Return all lines from the listing below in which the string "empty" occurs.

□ □ □ □

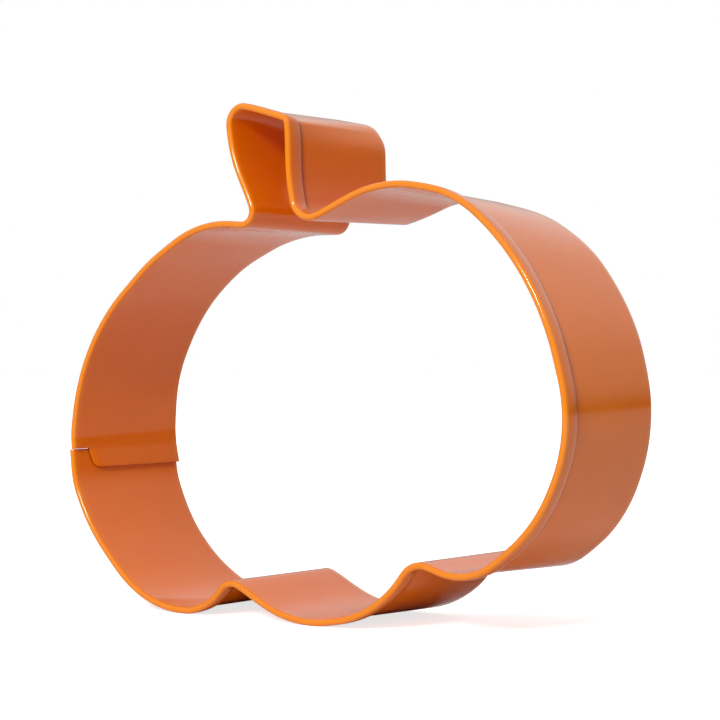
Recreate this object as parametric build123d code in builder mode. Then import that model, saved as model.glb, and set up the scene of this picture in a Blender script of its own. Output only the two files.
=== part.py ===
from build123d import *
from math import atan2, degrees, radians, tan
import os

# A pumpkin outline cutter: one strip of enamelled tinplate, rolled over along its front rim,
# bent to the outline and lapped at the left side, where spot welds hold the lap.
# Millimetres. The cutter stands on two of its bottom scallops as it does on a table:
# +X across to the right, +Z up, +Y from the hemmed rim to the cutting edge.

# Strip and hem
strip_depth = 25.0        # hemmed rim to cutting edge, one inch
sheet_thickness = 0.4     # tinplate with its enamel
hem_width = 3.3           # front rim to the raw edge of the hem's return leg
hem_slit = 0.3            # air between the two legs of the hem

# Lap joint at the left side
joint_place = (-51.2, -7.5)   # lower strip's end, on the inner face of the tongue
joint_heading = 87.0      # direction of the strip at the joint, degrees up from across
lap_length = 3.3          # tongue inside the lower strip
lap_gap = 0.05            # between the two sheets of the lap
hem_end_gap = 0.3         # between the lower strip's end and the upper strip's hem
notch_depth = 3.4         # cut away from the front of the tongue where it leaves the hem
notch_slant = 1.1         # how much more is cut away at the tongue's tip
joint_straight = 2.2      # straight run on each side of the lap
joint_bend = 12.0         # bend at the end of each straight run

# Spot welds
weld_count = 3
weld_pitch = 6.5
weld_diameter = 1.6
weld_height = 0.45        # through the lap, half of it in each sheet

# Corners of the inner face in the pumpkin's own upright axes, whose origin is its middle.
# Each is (across, up, bend radius); the strip bends round it and never reaches the corner.
left_cheek_high = (-46.5, 10.0, 33.0)
left_shoulder = (-29.0, 20.5, 37.0)
left_crown = (-17.0, 25.0, 21.5)
stem_foot_left = (-3.5, 22.0, 2.7)
stem_waist_left = (-7.5, 35.0, 20.0)
stem_top_left = (-7.5, 43.0, 2.25)
stem_top_middle = (1.5, 39.0, 7.0)
stem_top_right = (3.5, 38.0, 0.5)
stem_waist_right = (2.5, 28.5, 28.0)
stem_foot_right = (3.0, 20.5, 4.1)
right_crown = (21.0, 24.5, 24.0)
right_shoulder = (34.0, 20.0, 19.5)
right_cheek_high = (46.5, 6.0, 41.0)
right_cheek_low = (49.0, -17.5, 22.0)
right_flank = (41.0, -30.0, 24.0)
right_scallop = (28.0, -37.0, 11.0)
right_cusp = (18.0, -32.5, 4.7)
middle_scallop_right = (9.5, -40.5, 20.0)
middle_scallop_left = (-7.0, -40.5, 22.5)
left_cusp = (-19.5, -32.0, 3.7)
left_scallop = (-26.0, -37.0, 10.5)
left_flank = (-39.0, -35.0, 21.0)
left_cheek_low = (-49.5, -21.0, 31.5)

corners_from_joint = [
    left_cheek_high, left_shoulder, left_crown,
    stem_foot_left, stem_waist_left, stem_top_left, stem_top_middle,
    stem_top_right, stem_waist_right, stem_foot_right,
    right_crown, right_shoulder, right_cheek_high, right_cheek_low, right_flank,
    right_scallop, right_cusp, middle_scallop_right, middle_scallop_left, left_cusp,
    left_scallop, left_flank, left_cheek_low,
]

bend_gap = 0.3            # straight run that two neighbouring bends leave between them
outline_samples = 800     # points that find where the outline touches the table
lean_rounds = 5           # rounds that settle how far the standing cutter leans

hem_thickness = 2 * sheet_thickness + hem_slit
fold_radius = hem_thickness / 2
lap_step = sheet_thickness + lap_gap
rim = -strip_depth / 2    # the hemmed rim's place along Y; the cutting edge is at -rim
notch_top = rim + notch_depth
notch_tip = notch_top + notch_slant


def bend_radii(points, wanted):
    """Radii as wanted, or as large as the two sides of their corner leave room for."""
    sides = [after - before for before, after in zip(points, points[1:])]
    turns = [side.get_angle(following) for side, following in zip(sides, sides[1:])]
    reach = [0] + [r * tan(radians(turn) / 2) for r, turn in zip(wanted, turns)] + [0]
    room = [(side.length - bend_gap) / sum(reach[i:i + 2]) for i, side in enumerate(sides)]
    return [r * min(1, room[i], room[i + 1]) for i, r in enumerate(wanted)]


# The inner face's line, clockwise from the upper strip's hem to the lower strip's end.
joint = Vector(*joint_place)
along = Vector(1, 0).rotate(Axis.Z, joint_heading)
outward = along.rotate(Axis.Z, 90)
upper_end = joint + along * hem_end_gap
lower_end = joint + outward * lap_step
corners = [upper_end, upper_end + along * joint_straight]
corners += [Vector(across, up) for across, up, bend in corners_from_joint]
corners += [lower_end - along * (lap_length + joint_straight), lower_end]
bends = [joint_bend] + [bend for across, up, bend in corners_from_joint] + [joint_bend]
radii = bend_radii(corners, bends)

# Where the hem's outside runs, which is what touches the table.
with BuildLine() as inner_line:
    FilletPolyline(corners, radius=radii)
inner_path = inner_line.wire()
steps = [i / outline_samples for i in range(outline_samples + 1)]
outside = [inner_path @ t + (inner_path % t).rotate(Axis.Z, 90) * hem_thickness for t in steps]

# The lean at which the left and the middle scallop touch the table together.
lower_half = [point for point in outside if point.Y < 0]
left_side = [point for point in lower_half if point.X < left_cusp[0]]
middle = [point for point in lower_half if left_cusp[0] < point.X < right_cusp[0]]
lean = 0.0
for _ in range(lean_rounds):
    left_foot = min(left_side, key=lambda point: point.rotate(Axis.Z, lean).Y)
    middle_foot = min(middle, key=lambda point: point.rotate(Axis.Z, lean).Y)
    feet = middle_foot - left_foot
    lean = -degrees(atan2(feet.Y, feet.X))

# The standing cutter is centred over the origin with its feet at Z = 0.
leaning = [point.rotate(Axis.Z, lean) for point in outside]
left_most = min(point.X for point in leaning)
right_most = max(point.X for point in leaning)
lowest = min(point.Y for point in leaning)
shift = Vector(-(left_most + right_most) / 2, -lowest)


def stand(point):
    """Across and up on the standing cutter's XZ plane, for a point of the outline's own axes."""
    placed = point.rotate(Axis.Z, lean) + shift
    return placed.X, placed.Y


def stand_direction(direction):
    """A direction of the outline's own axes, as a vector in space."""
    turned = direction.rotate(Axis.Z, lean)
    return Vector(turned.X, 0, turned.Y)


# Weld nuggets: one row along the lap, each half in the tongue and half in the lower strip.
tongue_middle = (notch_tip - rim) / 2
nugget_base = sheet_thickness + lap_gap / 2 - weld_height / 2
nugget_across, nugget_up = stand(joint - along * lap_length / 2 + outward * nugget_base)
nugget_plane = Plane(
    origin=(nugget_across, tongue_middle, nugget_up),
    x_dir=(0, 1, 0),
    z_dir=stand_direction(outward),
)
with BuildPart() as spot_welds:
    with BuildSketch(nugget_plane):
        with GridLocations(weld_pitch, weld_pitch, weld_count, 1):
            Circle(weld_diameter / 2)
    extrude(amount=weld_height)

# The strip: a wall with its rim rolled outward, bent to the outline, and the plain tongue.
start_across, start_up = stand(upper_end)
section_plane = Plane(
    origin=(start_across, 0, start_up),
    x_dir=stand_direction(outward),
    z_dir=stand_direction(along),
)
joint_across, joint_up = stand(joint)
tongue_plane = Plane(
    origin=(joint_across, 0, joint_up),
    x_dir=stand_direction(along),
    z_dir=stand_direction(outward),
)
fold_centre = strip_depth / 2 - fold_radius
return_leg = hem_thickness - sheet_thickness
raw_edge = strip_depth / 2 - hem_width
with BuildPart() as hemmed_strip:
    with BuildLine(Plane.XZ) as bent_line:
        FilletPolyline([stand(point) for point in corners], radius=radii)
    with BuildSketch(section_plane):
        with BuildLine():
            wall = Polyline(
                (0, fold_centre), (0, rim), (sheet_thickness, rim), (sheet_thickness, fold_centre)
            )
            leg = Polyline(
                (hem_thickness, fold_centre),
                (hem_thickness, raw_edge),
                (return_leg, raw_edge),
                (return_leg, fold_centre),
            )
            TangentArc(wall @ 0, leg @ 0, tangent=(0, 1))
            TangentArc(wall @ 1, leg @ 1, tangent=(0, 1))
        make_face()
    sweep(path=bent_line.wire())
    with BuildSketch(tongue_plane):
        with BuildLine():
            Polyline(
                (-lap_length, notch_tip),
                (hem_end_gap, notch_top),
                (hem_end_gap, -rim),
                (-lap_length, -rim),
                close=True,
            )
        make_face()
    extrude(amount=sheet_thickness)
    add(spot_welds.part, mode=Mode.SUBTRACT)

print(f"leans {lean:.2f} degrees, outline {inner_path.length:.1f} mm long")
print("outside", hemmed_strip.part.bounding_box())
os.makedirs("parts", exist_ok=True)
hemmed_strip.part.label = "hemmed_strip"
export_step(hemmed_strip.part, "parts/hemmed_strip.step")
spot_welds.part.label = "spot_welds"
export_step(spot_welds.part, "parts/spot_welds.step")
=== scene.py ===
# %% [markdown]
# A cookie cutter bent from one strip of tinplate and coated with orange enamel.
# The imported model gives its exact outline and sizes, so this file only adds what a CAD solid
# leaves out: edges that the enamel rounds, a wall that sprang a little out of line, a hem that
# isn't perfectly even, gloss, and light. Everything is in metres, and the names ending in _mm
# are in millimetres until they are used.

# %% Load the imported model
import math

import bmesh
import bpy
import numpy as np
from mathutils import Matrix, Vector, noise


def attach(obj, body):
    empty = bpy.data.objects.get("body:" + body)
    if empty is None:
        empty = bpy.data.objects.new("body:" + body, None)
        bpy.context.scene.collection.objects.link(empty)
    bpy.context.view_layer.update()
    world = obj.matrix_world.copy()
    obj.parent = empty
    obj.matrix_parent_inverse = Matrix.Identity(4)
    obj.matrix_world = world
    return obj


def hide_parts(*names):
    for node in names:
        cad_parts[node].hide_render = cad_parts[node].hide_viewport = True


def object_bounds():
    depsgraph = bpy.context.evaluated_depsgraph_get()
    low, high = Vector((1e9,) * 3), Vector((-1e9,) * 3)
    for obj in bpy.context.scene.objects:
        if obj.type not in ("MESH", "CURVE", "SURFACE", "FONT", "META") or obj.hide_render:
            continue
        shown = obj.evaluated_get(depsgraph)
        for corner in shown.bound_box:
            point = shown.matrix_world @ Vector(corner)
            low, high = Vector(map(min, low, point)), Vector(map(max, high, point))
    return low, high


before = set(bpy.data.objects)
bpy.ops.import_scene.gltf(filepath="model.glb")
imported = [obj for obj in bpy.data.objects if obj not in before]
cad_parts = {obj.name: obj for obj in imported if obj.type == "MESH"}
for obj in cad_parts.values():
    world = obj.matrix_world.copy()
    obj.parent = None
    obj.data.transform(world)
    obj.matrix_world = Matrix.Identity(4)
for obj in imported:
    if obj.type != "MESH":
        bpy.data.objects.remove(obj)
cad_low, cad_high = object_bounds()
MM = 0.001
scene = bpy.context.scene
print("cutter, in mm:", [round((high - low) / MM, 2) for low, high in zip(cad_low, cad_high)])

# %% [markdown]
# A colour picked from a picture is an sRGB value, while shaders calculate in linear light.
# One function does the change, so that every colour below can be written as a plain hex value.
# Node trees are easier to read when each node is one line, which the second helper gives.
# It finds an input by its name, or by its number where several inputs share one name.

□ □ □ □

Exercise answer —
    empty = bpy.data.objects.get("body:" + body)
    if empty is None:
        empty = bpy.data.objects.new("body:" + body, None)
        bpy.context.scene.collection.objects.link(empty)
    obj.parent = empty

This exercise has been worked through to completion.